I'm thinking about changing one or both of the indexes from ASC to DESC (since the higher values are more popular in the search). if I change 'idx' to DESC it will physically reverse the whole table. if I change 'time' to DESC it will reverse the 'time' index tree. but since this is an 18 million row table, changes like this might take a long time for the server so I want to be sure it's a good idea. the question is, if I reverse the order and a new row is inserted, will the server know to put it in the beginning of the table quickly? or will it search the table every time for the place? and will putting a new row in the beginning of the table mean that some kind of data shifting will need to be done to the whole table every time?
Or maybe I just need a different indexing technique??
Any ideas you have are very welcome.. thanks!!
select x, y, z, time from table
where date(time) between '2014-08-01' and '2014-10-01' and tag_id = 123456
Putting a column inside a function call like date(time) spoils any chance of using an index for that column. You must use only a bare column for comparison, if you want to use an index.
So if you want to compare it to dates, you should store a DATE column. If you have a DATETIME column, you may have to use a search term like this:
WHERE `time` >= '2014-08-01 00:00:00 AND `time` < '2014-10-02 00:00:00' ...
Also, you should use multi-column indexes where you can. Put columns used in equality conditions first, then one column used in range conditions. For more on this rule, see my presentation How to Design Indexes, Really.
You may also benefit from adding columns that are not used for searching, so that the query can retrieve the columns from the index entry alone. Put these columns following the columns used for searching or sorting. This is called an index-only query.

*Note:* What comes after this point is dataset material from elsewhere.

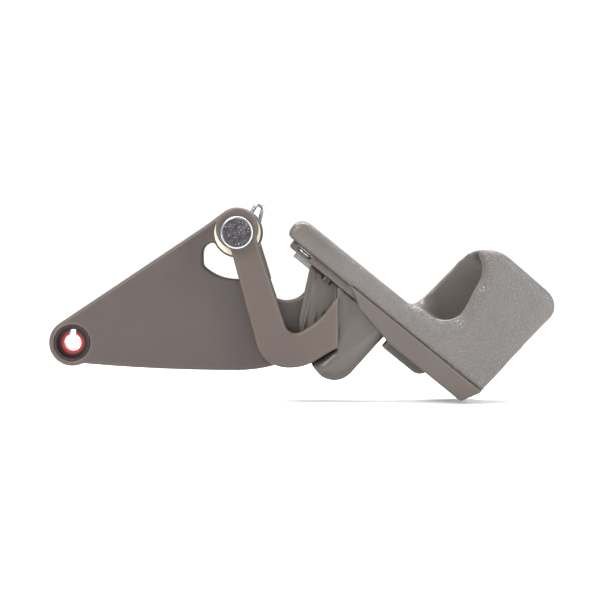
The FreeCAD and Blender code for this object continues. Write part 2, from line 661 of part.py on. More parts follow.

So for this query, your index should be:
ALTER TABLE `this_table` ADD INDEX (tag_id, `time`, x, y, z);
Regarding ASC versus DESC, the syntax supports the option for different direction indexes, but in the two most popular storage engines used in MySQL, InnoDB and MyISAM, there is no difference. Either direction of sorting can use either type of index more or less equally well.
I have a table 'tbl' something like that:
ID bigint(20) - primary key, autoincrement
field1
field2
field3
That table has 600k+ rows.
Query:
SELECT * from tbl ORDER by ID LIMIT 600000, 1 takes 1.68 second
Query:
SELECT ID, field1 from tbl ORDER by ID LIMIT 600000, 1 takes 1.69 second
Query:
SELECT ID from tbl ORDER by ID LIMIT 600000, 1 takes 0.16 second
Query:
SELECT * from tbl WHERE ID = xxx takes 0.005 second
Those queries are tested in phpmyadmin.
And the result is query 3 and query 4 together return necessarily data.
Query 1 does the same jobs but much slower...
This doesn't look right for me.
Could anyone give any advice?
P.S. I'm sorry for formatting.. I'm new to this site.
New test:
Q5 : CREATE TEMPORARY TABLE tmptable AS (SELECT ID FROM tbl WHERE ID LIMIT 600030, 30);
SELECT * FROM tbl WHERE ID IN (SELECT ID FROM tmptable); takes 0.38 sec
I still don't understand how it's possible. I recreated all indexes.. what else can I do with that table? Delete and refill it manually? :)
Query 1 looks at the table's primary key index, finds the correct 600,000 ids and their corresponding locations within the table, then goes to the table and fetches everything from those 600k locations.
Query 2 looks at the table's primary key index, finds the correct 600k ids and their corresponding locations within the table, then goes to the table and fetches whichever subset of fields are asked for from those 600k rows.
Query 3 looks at the table's primary key index, finds the correct 600k ids, and returns them. It doesn't need to look at the table at all.
Query 4 looks at the table's primary key index, finds the single entry requested, goes to the table, reads that single entry, and returns it.
Time-wise, let's build backwards:
(Q4) The table index allows lookup of a key (id) in O(log n) time, meaning every time the table doubles in size it only takes one extra step to find the key in the index*. If you have 1 million rows, then, it would only take ~20 steps to find it. A billion rows? 30 steps. The index entry includes data on where in the table to go to find the data for that row, so MySQL jumps to that spot in the table and reads the row. The time reported for this is almost entirely overhead.
(Q3) As I mentioned, the table index is very fast; this query finds the first entry and just traverses the tree until it has the requested number of rows. I'm sure I could calculate the precise number of steps it would take, but as a maximum we'll say 20 steps x 600k rows = 12M steps; since it's traversing a tree it would likely be more like 1M steps, but the precise number is largely irrelevant. The most important thing to realize here is that once MySQL has walked the index to pull the ids it needs, it has everything you asked for. There's no need to go look at the table. The time reported for this one is essentially the time it takes MySQL to walk the index.
(Q2) This begins with the same tree-walking as discussed for query 3, but while pulling the IDs it needs, MySQL also pulls their location within the table files. It then has to go to the table file (probably already cached/mmapped in memory), and for every entry it pulled, seek to the proper place in the table and get the fields requested out of those rows. The time reported for this query is the time it takes to walk the index (as in Q3) plus the time to visit every row specified in the index.
(Q1) This is identical to Q2 when all fields are specified. As the time is essentially identical to Q2, we can see that it doesn't really take measurably more time to pull more fields out of the database, any time there is dwarfed by crawling the index and seeking to the rows.
*: Most databases use an indexing data structure (B-trees for MySQL) that has a log base much higher than 2, meaning that instead of an extra step every time the table doubles, it's more like an extra step every time the table size goes up by a factor of hundreds to thousands. This means that instead of the 20-30 steps I stated in the example, it's more like 2-5.